The work's chief interest has been its relationship to Chaucer's Canterbury Tales, whose decasyllabic or "heroic" couplets were adapted by Lydgate with mixed success. Based on some version of the French Roman de Thèbes (c. 1175) and entitled in several manuscripts "The Destruction of Thebes," the main body of the work is a sprawling 4540-line exemplum chronicling the disastrous careers of a series of deeply flawed kings: Edippus, his sons Ethyocles and Polymyte, and finally Creon (Spearing 66-88; Allen). The end of the three-part Theban tragedy is extended to those episodes treated by Chaucer at the beginning of The Knight's Tale. Indeed, Lydgate drew material directly from his master in ten specific passages, intent on making the two histories dovetail with one another, using narrative congruence and verbal echoes to knit up the end of his tale with the beginning of Chaucer's (Bowers 1985, 45-49).

The Prologue, printed here, offers even greater interest because it attempts to revive and extend the frame-narrative of The Canterbury Tales left vexingly incomplete by Chaucer. Here we are offered a springtime setting reckoned by the Zodiac, the arrival of the pilgrims at their sacred destination, the robust figure of the Host, the beginning of the journey back to Southwark, and a continuation of the tale-telling. With Chaucer dead for two decades, Lydgate replaces him by projecting himself into the story as the new pilgrim-narrator. Though he says he had come to Canterbury on the devout mission of giving thanks to St. Thomas for helping him recover from a recent illness, he is drawn into the company by the Host - here descending into vulgar caricature in his references to haggis-eating and farting - and persuaded to offer the first tale for the homeward journey. For better or worse, Lydgate chose not to include a close-frame episode bringing the pilgrims back to the Tabard Inn.
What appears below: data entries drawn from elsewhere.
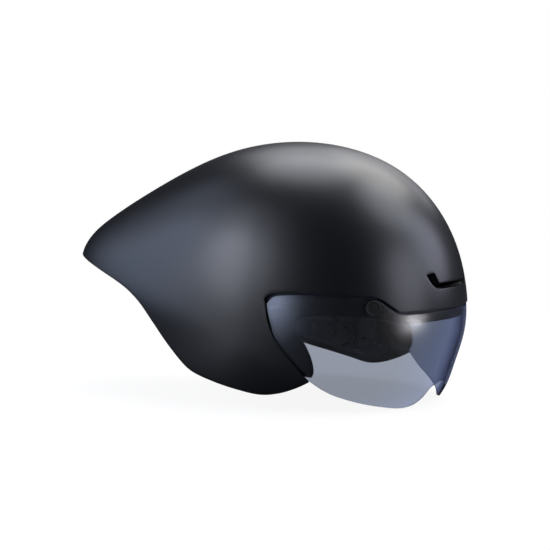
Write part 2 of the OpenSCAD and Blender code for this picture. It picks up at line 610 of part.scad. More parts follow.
// Yoke: a stem that slides on the rail and an open box for the gear
module cradle_yoke() color("#1d1e21") in_cradle() {
  x = rail_back + rail_t + fit;
  lip = rail_w / 2 - 2.6;
  difference() {
    union() {
      translate([0, 0, stem_z]) linear_extrude(stem_top - stem_z) polygon([[x + stem_t, -stem_w / 2],
        [x + stem_t, stem_w / 2], [rail_back, stem_w / 2], [rail_back, lip], [rail_back + 0.7, lip],
        [rail_back + 0.7, rail_w / 2 + fit], [x, rail_w / 2 + fit], [x, -rail_w / 2 - fit],
        [rail_back + 0.7, -rail_w / 2 - fit], [rail_back + 0.7, -lip], [rail_back, -lip],
        [rail_back, -stem_w / 2]]);
      translate([x, -stem_w / 2, housing_z + housing_h / 2 - wall])
        cube([tray_front - x, stem_w, stem_z + 1 - housing_z - housing_h / 2 + wall]);
      plate_x(tray_x, tray_front - tray_x) translate([0, housing_z]) offset(r = 4)
        square([housing_w - 8, housing_h - 8], center = true);
    }
    for (k = [-1, 1]) translate([x - cut, k * 4 - 0.4, 4]) cube([stem_t + 2 * cut, 0.8, 14]);
    translate([x - cut, -4.4, 3.2]) cube([stem_t + 2 * cut, 8.8, 0.8]);
    translate([tray_x - cut, 0, housing_z]) {
      translate([0, -housing_w / 2 + wall, -screw_z + 3])
        cube([floor_x - tray_x + cut, housing_w - 2 * wall, 2 * screw_z - 6]);
      for (k = [-1, 1]) translate([0, k > 0 ? 0 : -housing_w / 2 - cut, k > 0 ? 2.8 : -8.4])
        cube([floor_x - tray_x + cut, housing_w / 2 + cut, 5.6]);
      rotate([0, 90, 0]) cylinder(d = shaft_d + 0.3, h = tray_front - tray_x + 2 * cut);
      for (j = [-1, 1], k = [-1, 1]) translate([0, j * screw_y, k * screw_z]) rotate([0, 90, 0])
        cylinder(r = screw_r + 0.05, h = floor_x - tray_x + cut);
    }
  }
}
module dial_cover() color("#1d1e21") in_cradle() difference() {
  union() {
    plate_x(cover_x, tray_x - fit / 2 - cover_x) translate([0, housing_z]) intersection() {
      offset(r = 4) square([housing_w - 8, housing_h - 8], center = true);
      translate([0, -wall]) square([housing_w + 2, housing_h - 0.4], center = true);
    }
  }
  translate([0, 0, housing_z]) rotate([0, 90, 0]) translate([0, 0, cover_x - cut]) {
    cylinder(d = shaft_d + 0.1, h = tray_x);
    for (j = [-1, 1], k = [-1, 1]) translate([-k * screw_z, j * screw_y, 0]) {
      cylinder(r = screw_r + 0.1, h = tray_x);
      cylinder(r = 2, h = cut + 1.1);
    }
  }
}
module cover_screws() color("#8d9094") in_cradle() for (j = [-1, 1], k = [-1, 1])
  translate([cover_x + 0.1, j * screw_y, housing_z + k * screw_z]) rotate([0, 90, 0])
    rotate_extrude() polygon([[0, 0.4], [0.5, 0.4], [0.5, 0], [1.6, 0], [1.9, 0.3], [1.9, 0.9],
      [screw_r, 0.9], [screw_r, 4.6], [screw_r / 2, 5.1], [0, 5.1]]);
module cradle_pad() {
  n = 6;
  m = 4;
  function grid(inner) = [for (i = [-n:n]) [for (j = [-m:m])
    [tray_front + bond + (inner ? pad_edge / 2 + 1.9 * crown(i / n, j / m, 3) : 0),
      i / n * (housing_w / 2 - 2), housing_z + j / m * (housing_h / 2 - 2)]]];
  color("#1c1d20") in_cradle() sheet(grid(false), grid(true));
}

// Arms: seen from above a curve round the head, seen from the side rising from the rack
function arm_side(k, m) =
  let (v = along(arm_rows, min(len(arm_rows) - 1, k + 0.1)) - along(arm_rows, max(0, k - 0.1)))
  along(arm_rows, k) + m * [v[1], -v[0]] / norm(v);
// Middle and half height of an arm at x; side is 1 for the left band
function arm_z(x, side) = let (t = smooth((x - arm_inset) / arm_run))
  [mix(housing_z + side * (rack_z + rack_bar / 2), housing_z + arm_rise + rack_z + rack_bar / 2, t),
    mix(rack_bar / 2, band_h / 2, smooth((x - arm_inset) / arm_flare))];
module band(side) {
  steps = [for (i = [0:24]) i / 24 * (len(arm_rows) - 1)];
  xs = [for (i = [0:16]) mix(rack_x + fit, arm_rows[len(arm_rows) - 1][0] + cut, i / 16)];
  color("#232428") in_cradle() {
    intersection() {
      translate([0, 0, housing_z - band_h]) linear_extrude(3 * band_h) scale([1, side]) polygon(concat(
        [for (k = steps) arm_side(k, band_t / 2)], [for (i = [24:-1:0]) arm_side(steps[i], -band_t / 2)]));
      rotate([90, 0, 0]) linear_extrude(2 * head_w, center = true) polygon(concat(
        [for (x = xs) [x, arm_z(x, side)[0] - arm_z(x, side)[1]]],
        [for (i = [16:-1:0]) let (z = arm_z(xs[i], side)) [xs[i], z[0] + z[1]]]));
    }
    translate([0, 0, housing_z]) rotate([side > 0 ? 0 : 180, 0, 0]) plate_x(rack_x, rack_depth)
      union() {
        translate([-rack_start, rack_z]) square([rack_start + arm_rows[0][1] + cut / 2, rack_bar]);
        for (k = [-1:rack_teeth]) translate([k * tooth_pitch, 0]) polygon([[-tooth_root, rack_z + 0.1],
          [-tooth_half, pinion_r], [-tooth_tip, pinion_r - gear_module],
          [tooth_tip, pinion_r - gear_module], [tooth_half, pinion_r], [tooth_root, rack_z + 0.1]]);
      }
  }
}
module band_left() band(1);
module band_right() band(-1);
module band_pad(side) {
  n = 9;
  m = 3;
  function grid(inner) = [for (i = [-n:n]) let (k = mix(arm_pad_row, len(arm_rows) - 1.15, (i + n) / (2 * n)),
      z = arm_z(along(arm_rows, k)[0], side)) [for (j = [-m:m])
    let (p = arm_side(k, band_t / 2 + 0.4 + (inner ? pad_edge / 2 + 1.9 * crown(i / n, j / m, 4) : 0)))
    [p[0], side * p[1], z[0] + j / m * (z[1] - 1)]]];
  color("#1c1d20") in_cradle() sheet(grid(side < 0), grid(side > 0));
}
module band_pad_left() band_pad(1);
module band_pad_right() band_pad(-1);

// Dial with its stepped shaft; the core is flat on one side to drive the pinion
module core(r, x) intersection() {
  circle(r = r);
  translate([-2 * r, -2 * r]) square([4 * r, 2 * r + x]);
}
module dial_knob() color("#2d2e31") in_cradle() translate([0, 0, housing_z]) difference() {
  union() {
    plate_x(cover_x - fit - dial_t, dial_t) difference() {
      circle(d = dial_d);
      for (k = [0:dial_grips - 1]) rotate(k * 360 / dial_grips) translate([dial_d / 2 + 0.6, 0])
        circle(r = 1.5);
    }
    plate_x(cover_x - fit - 1, rack_x - fit - cover_x + fit + 1) circle(d = shaft_d);
    plate_x(rack_x - 1, rack_depth + 1) core(core_r, core_flat);
  }
  plate_x(cover_x - fit - dial_t - cut, cut + 1.6) circle(d = dial_d - 7);
  plate_x(rack_x, rack_depth + cut) circle(r = 0.85);
}
module pinion() color("#c9cacc") in_cradle() translate([0, 0, housing_z])
  plate_x(rack_x, rack_depth) difference() {
    rotate(180 / pinion_teeth) union() {
      circle(r = pinion_r - 1.25 * gear_module);
      for (k = [0:pinion_teeth - 1]) rotate(k * 360 / pinion_teeth + 90 + (pinion_teeth % 2) * 90)
        polygon([[pinion_r - 1.3 * gear_module, -tooth_root * 0.8], [pinion_r, -tooth_half],
          [pinion_r + gear_module, -tooth_tip], [pinion_r + gear_module, tooth_tip],
          [pinion_r, tooth_half], [pinion_r - 1.3 * gear_module, tooth_root * 0.8]]);
    }
    core(core_r + 0.05, core_flat + 0.05);
  }
module axle_screw() color("#8d9094") in_cradle()
  translate([rack_x + rack_depth + 1.4, 0, housing_z]) rotate([0, -90, 0])
    rotate_extrude() polygon([[0, 0.4], [0.5, 0.4], [0.5, 0], [2.2, 0], [2.5, 0.3], [2.5, 1.2],
      [0.8, 1.2], [0.8, 3.6], [0.4, 4], [0, 4]]);

outer_shell();
visor_seat();
foam_liner();
brow_foam();
tail_undertray();
rim_bead();
brow_pad();
crown_pads();
side_pad_left();
side_pad_right();
flap_pad_left();
flap_pad_right();
seat_magnets();
strap_anchors();
front_strap_left();
front_strap_right();
rear_strap_left();
rear_strap_right();
strap_divider_left();
strap_divider_right();
chin_strap_left();
chin_strap_right();
buckle_socket();
buckle_plug();
height_rail();
visor_lens();
button_left();
button_right();
lens_magnets();
cradle_yoke();
dial_cover();
cover_screws();
cradle_pad();
band_left();
band_pad_left();
band_right();
band_pad_right();
dial_knob();
pinion();
axle_screw();
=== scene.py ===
import math
import bmesh
import bpy
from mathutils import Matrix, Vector


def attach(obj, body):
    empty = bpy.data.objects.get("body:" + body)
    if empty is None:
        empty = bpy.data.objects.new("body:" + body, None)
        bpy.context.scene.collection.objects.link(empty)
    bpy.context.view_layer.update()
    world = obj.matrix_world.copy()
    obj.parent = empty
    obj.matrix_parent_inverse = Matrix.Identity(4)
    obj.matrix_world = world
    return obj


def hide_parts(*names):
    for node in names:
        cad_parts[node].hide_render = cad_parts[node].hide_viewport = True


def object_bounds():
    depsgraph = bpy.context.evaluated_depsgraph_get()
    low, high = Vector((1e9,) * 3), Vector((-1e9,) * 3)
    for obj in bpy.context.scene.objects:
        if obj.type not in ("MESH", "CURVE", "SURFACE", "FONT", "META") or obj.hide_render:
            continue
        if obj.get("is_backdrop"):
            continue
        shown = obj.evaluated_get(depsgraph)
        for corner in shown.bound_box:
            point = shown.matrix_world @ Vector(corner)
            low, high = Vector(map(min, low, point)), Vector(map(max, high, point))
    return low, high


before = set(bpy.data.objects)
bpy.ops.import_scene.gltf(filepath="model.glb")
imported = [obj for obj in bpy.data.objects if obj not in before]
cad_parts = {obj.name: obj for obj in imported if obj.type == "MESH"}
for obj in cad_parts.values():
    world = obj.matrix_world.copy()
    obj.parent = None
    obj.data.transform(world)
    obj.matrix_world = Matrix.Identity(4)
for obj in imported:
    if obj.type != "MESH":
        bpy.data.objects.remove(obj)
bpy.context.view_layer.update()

MM = 0.001
SIDES = ((-1, "right"), (1, "left"))

# Sizes of the helmet, in mm, as in the part's source: half the head's length and width, and its
# height above the brow line, then walls, gaps and pads from the outside in
HEAD = (98, 78, 105)
SHELL_T, BOND = 1.8, 0.7
SKINS = SHELL_T + BOND
LENS_T, LENS_INSET = 1.8, 1
SEAT_T, SEAT_GAP, SEAT_FLANGE = 1.6, 0.5, 5
SEAT_DEPTH = LENS_INSET + LENS_T + SEAT_GAP
SEAT_TUCK = SHELL_T + 1.2 * BOND
BEAD_W, BEAD_T = 3.2, 2.2
TRAY_T, TRAY_GAP, TRAY_RISE, TRAY_CAMBER = 1.6, 0.5, 3, 2
PAD_T, PAD_GAP, PAD_EDGE = 5, 0.9, 1.25
PAD_OUT = PAD_T - PAD_GAP
FLAP_PAD_T, FLAP_PAD_OUT = 6.4, SHELL_T + PAD_GAP
STRAP_W, STRAP_T, STRAP_GAP, STRAP_STEP = 15, 1.4, 0.3, 22
FLAP_PAD_IN = FLAP_PAD_OUT + FLAP_PAD_T + STRAP_GAP
BUTTON_SINK = 0.1

# Reach of the body, and the middle that its places are measured from
FRONT_X = HEAD[0] + PAD_T + 20 + SKINS
HALF_W = HEAD[1] + PAD_T + 15 + SKINS
CROWN_Z = HEAD[2] + PAD_T + 27.5 + SKINS
HALF_L = (FRONT_X + HEAD[0] + 106) / 2
FOAM_WALL_X = -(HEAD[0] + PAD_T + 22)
CENTRE_X = FRONT_X - 0.846 * HALF_L

# Side outline: the body's reach every 15 degrees from the front over the crown, as a share
OUTLINE = [0.849, 0.868, 0.915, 0.968, 1.01, 1.012, 1, 0.988, 0.98, 1.01, 1.105, 1.262,
           0.985, 0.87, 0.85, 0.845, 0.83, 0.8, 0.745, 0.69, 0.67, 0.735, 0.84, 0.808]
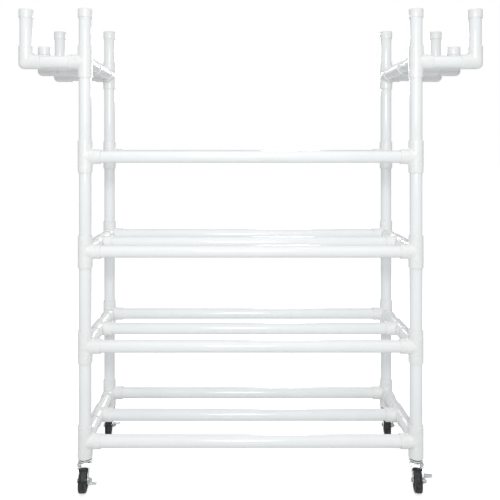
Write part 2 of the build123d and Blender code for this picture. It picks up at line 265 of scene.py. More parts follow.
class NodeTree:
    """A material under construction: its nodes, its links and its shader."""

    def __init__(self, name: str) -> None:
        """Starts an empty material with one Principled shader."""
        self.material = bpy.data.materials.new(name)
        self.material.use_nodes = True
        self.nodes = self.material.node_tree.nodes
        self.links = self.material.node_tree.links
        self.shader = self.nodes["Principled BSDF"]
        self.place = self.nodes.new("ShaderNodeTexCoord").outputs["Object"]

    def stretched(self, scale: Sequence[float]) -> bpy.types.NodeSocket:
        """Object coordinates, scaled by a different amount along each axis."""
        mapping = self.nodes.new("ShaderNodeMapping")
        mapping.inputs["Scale"].default_value = scale
        self.links.new(self.place, mapping.inputs["Vector"])
        return mapping.outputs["Vector"]

    def noise(self, scale: float, detail: float = 3.0, where: bpy.types.NodeSocket | None = None
              ) -> bpy.types.NodeSocket:
        """A cloudy pattern, scale cycles to the metre.

        Args:
            scale: cycles to the metre.
            detail: octaves of finer pattern on top.
            where: coordinates, or None for plain Object coordinates.

        Returns:
            The pattern's value, near 0 to 1.
        """
        texture = self.nodes.new("ShaderNodeTexNoise")
        texture.inputs["Scale"].default_value = scale
        texture.inputs["Detail"].default_value = detail
        self.links.new(where or self.place, texture.inputs["Vector"])
        return texture.outputs["Fac"]

    def spread(self, value: bpy.types.NodeSocket, low: float, high: float, start: float = 0.3,
               end: float = 0.7) -> bpy.types.NodeSocket:
        """Maps a pattern from start..end on to low..high, held at the ends."""
        ramp = self.nodes.new("ShaderNodeMapRange")
        ramp.inputs["From Min"].default_value = start
        ramp.inputs["From Max"].default_value = end
        ramp.inputs["To Min"].default_value = low
        ramp.inputs["To Max"].default_value = high
        self.links.new(value, ramp.inputs["Value"])
        return ramp.outputs["Result"]

    def blend(self, amount: bpy.types.NodeSocket, first: Sequence[float] | bpy.types.NodeSocket,
              second: Sequence[float]) -> bpy.types.NodeSocket:
        """Mixes two colours by a pattern."""
        mix = self.nodes.new("ShaderNodeMix")
        mix.data_type = "RGBA"
        self.links.new(amount, mix.inputs["Factor"])
        if isinstance(first, bpy.types.NodeSocket):
            self.links.new(first, mix.inputs["A"])
        else:
            mix.inputs["A"].default_value = (*first, 1.0)
        mix.inputs["B"].default_value = (*second, 1.0)
        return mix.outputs["Result"]

    def relief(self, height: bpy.types.NodeSocket, depth: float, strength: float = 1.0,
               under: bpy.types.NodeSocket | None = None) -> bpy.types.NodeSocket:
        """Bumps of the given depth in metres, on top of an earlier relief if there is one."""
        bump = self.nodes.new("ShaderNodeBump")
        bump.inputs["Distance"].default_value = depth
        bump.inputs["Strength"].default_value = strength
        self.links.new(height, bump.inputs["Height"])
        if under is not None:
            self.links.new(under, bump.inputs["Normal"])
        return bump.outputs["Normal"]

    def finish(self, colour: bpy.types.NodeSocket, roughness: bpy.types.NodeSocket,
               normal: bpy.types.NodeSocket, metallic: float = 0.0) -> bpy.types.Material:
        """Connects the shader and hands the material over."""
        self.links.new(colour, self.shader.inputs["Base Color"])
        self.links.new(roughness, self.shader.inputs["Roughness"])
        self.links.new(normal, self.shader.inputs["Normal"])
        self.shader.inputs["Metallic"].default_value = metallic
        return self.material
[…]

The work was popular enough to survive in twenty-nine manuscripts, mostly quality texts produced for aristocratic patrons. The organizers of at least five manuscripts interpreted Lydgate's intentions very literally, including the Siege in the same volume with Chaucer's original collection of Tales. In 1561 the editor John Stow printed the work in his edition of Chaucer, as did Thomas Speght in 1598 - and for the most part it lingered as a ghost-presence in the Chaucer canon until the nineteenth century.

The Text

The edition of Siege of Thebes prepared for the Early English Text Society (EETS) by Erdmann affords a critical apparatus with full corpus of variants indicating a textual stability that accords with what we know about Lydgate as a poet who wrote on commission and supervised presentation copies for his patrons. It is therefore not surprising that British Library [BL] Arundel 119, the manuscript selected by Erdmann as his copy-text, bears the coat-of-arms of William de la Pole (d. 1450), Duke of Suffolk and husband of Alice Chaucer, Thomas's daughter and Geoffrey's only known grandchild. Since this ownership bestows a social authority that complements the textual authority established by the editors, I too have used Arundel 119 (fols. 1aB4a) as copy-text for the opening section of the poem printed here, granting it the status of "best text" for its substantive readings as well as its accidentals of spelling and grammar (see Hanna).